### AIM OF THE EXERCISE
Extract, unchanged, each line of the listing below from its first line through the line that contains "disc_rim_h = 12; // [10:0.5:14]", inclusive, and nothing else.

━━━ ENTRIES SUPPLIED

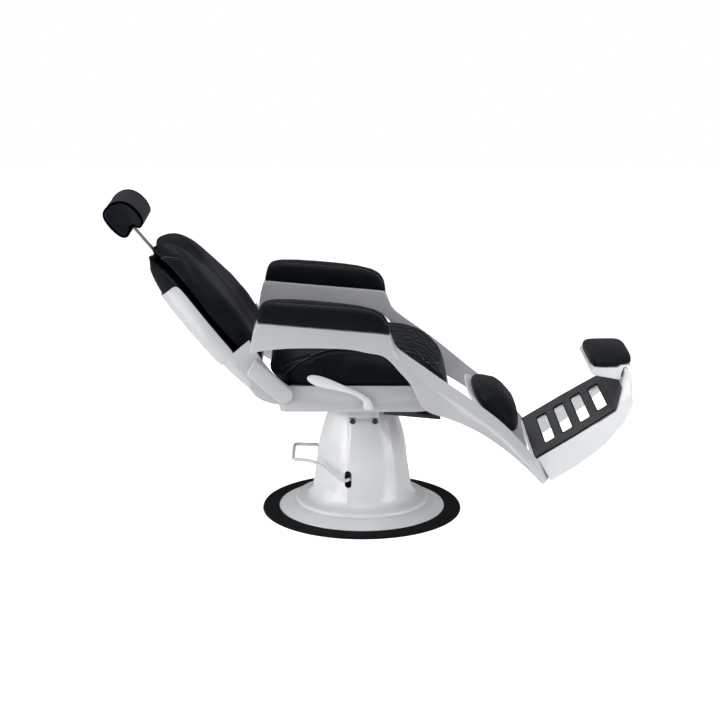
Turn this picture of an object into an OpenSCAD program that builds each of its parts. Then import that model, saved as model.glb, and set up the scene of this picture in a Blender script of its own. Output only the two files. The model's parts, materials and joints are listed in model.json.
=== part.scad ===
// Reclining barber chair on a hydraulic column.
// Millimetres, +Z up, +X towards the sitter's feet, +Y to the sitter's left.
// The origin lies on the floor, on the axis of the column.
// The pose is the photographed one: column down, back reclined, heel rest raised.

/* [Floor plate] */
// Outside diameter of the rubber floor ring
base_d = 600; // [580:5:680]
// Width of the rubber floor ring
ring_w = 50; // [40:1:60]
// Height of the rubber floor ring
ring_h = 9; // [6:0.5:12]
// Height of the floor disc under the column cover
disc_h = 28; // [26:0.5:30]
// Height of the floor disc at its rim
disc_rim_h = 12; // [10:0.5:14]

/* [Column cover] */
// Thickness of the floor disc's plate
disc_wall = 9; // [8:0.5:12]
// Diameter of the flange at the foot of the cover
flange_d = 400; // [380:5:440]
// Radius of the cover just above its flange
cover_foot_r = 150; // [140:1:160]
// Height of the cover above the floor disc
cover_h = 294; // [288:1:298]
// Wall thickness of the cover
cover_wall = 4; // [3:0.5:5]
// How far the six ridges stand proud
ridge_depth = 6; // [3:0.5:9]
// Height of the slots that the pedal passes through
slot_h = 48; // [44:1:56]
// Width of the slots that the pedal passes through
slot_w = 18; // [15:0.5:20]

/* [Lift] */
// Travel of the hydraulic ram
lift_travel = 160; // [120:5:170]
// Radius of the ram
ram_r = 36; // [32:0.5:38]
// Wall of the pump cylinder
cylinder_wall = 10; // [8:0.5:11]
// Radius of the swivel spigot
spigot_r = 20; // [16:0.5:24]

/* [Pedal] */
// Diameter of the pedal wire
wire_d = 11; // [10:0.5:12]
// Width of the pedal loop
pedal_w = 160; // [140:2:180]
// Distance from the column to the pedal bar
pedal_reach = 206; // [196:2:230]

/* [Seat] */
// Clear width between the two armrests
arm_gap = 502; // [490:2:540]
// Thickness of the blocks between seat tray and side frames
spacer_t = 15; // [15:0.5:20]
// Height of the underside of the seat tray
tray_z = 366; // [362:1:370]
// Height of the sides of the seat tray
tray_h = 76; // [70:1:80]
// Wall of the seat tray
tray_wall = 6; // [5:0.5:8]
// Depth of the seat tray from rear to front
tray_len = 508; // [500:2:520]
// Thickness of the seat cushion over the tray
seat_t = 116; // [100:2:124]

/* [Side frames] */
// Height of the top of the arm moulding above the floor
arm_z = 648; // [640:2:670]
// Reach of the side frame from the column to the leg tip
frame_reach = 540; // [530:2:550]
// Width of the arm moulding
arm_w = 70; // [60:1:76]
// Height of the armrest pad at its middle
arm_pad_h = 71; // [60:1:80]

/* [Backrest] */
// Lean of the reclined backrest from upright, in degrees
back_lean = 40; // [38:0.5:42]
// Length of the backrest from its pivot to its top
back_len = 545; // [530:5:570]
// Half width of the back cushion at its widest
back_half_w = 245; // [235:1:245]
// Depth of the upholstered core of the back
back_depth = 72; // [66:1:76]
// Radius of the recline shaft
shaft_r = 12; // [10:0.5:13]
// Radius from the recline shaft to the gas spring's eye
crank_r = 38; // [36:1:40]

/* [Headrest] */
// Width of the headrest bar
post_w = 18; // [14:1:22]
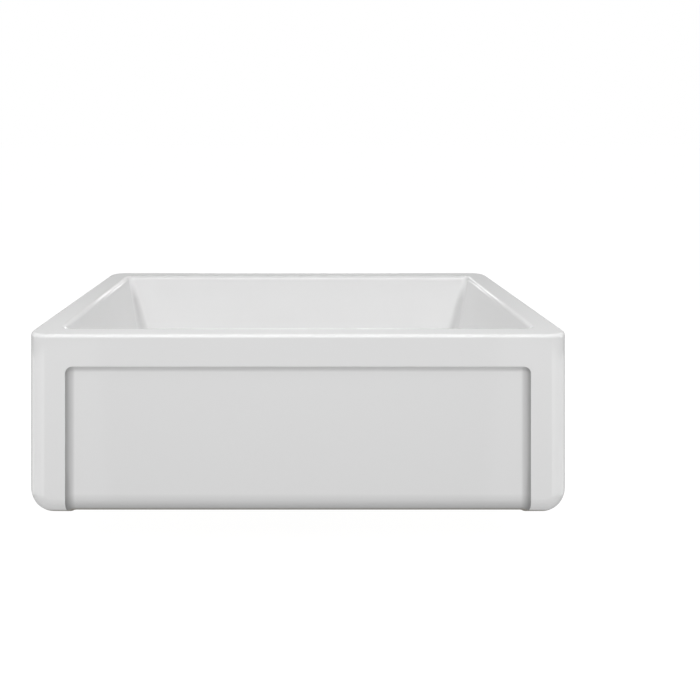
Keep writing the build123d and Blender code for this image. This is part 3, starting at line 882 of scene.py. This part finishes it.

━━━━━━

### REPLY TO THE EXERCISE
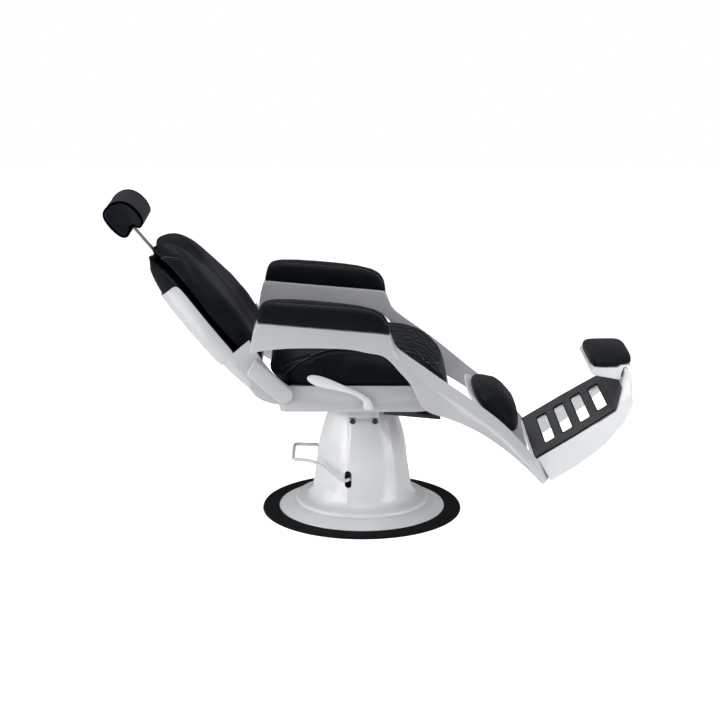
Turn this picture of an object into an OpenSCAD program that builds each of its parts. Then import that model, saved as model.glb, and set up the scene of this picture in a Blender script of its own. Output only the two files. The model's parts, materials and joints are listed in model.json.
=== part.scad ===
// Reclining barber chair on a hydraulic column.
// Millimetres, +Z up, +X towards the sitter's feet, +Y to the sitter's left.
// The origin lies on the floor, on the axis of the column.
// The pose is the photographed one: column down, back reclined, heel rest raised.

/* [Floor plate] */
// Outside diameter of the rubber floor ring
base_d = 600; // [580:5:680]
// Width of the rubber floor ring
ring_w = 50; // [40:1:60]
// Height of the rubber floor ring
ring_h = 9; // [6:0.5:12]
// Height of the floor disc under the column cover
disc_h = 28; // [26:0.5:30]
// Height of the floor disc at its rim
disc_rim_h = 12; // [10:0.5:14]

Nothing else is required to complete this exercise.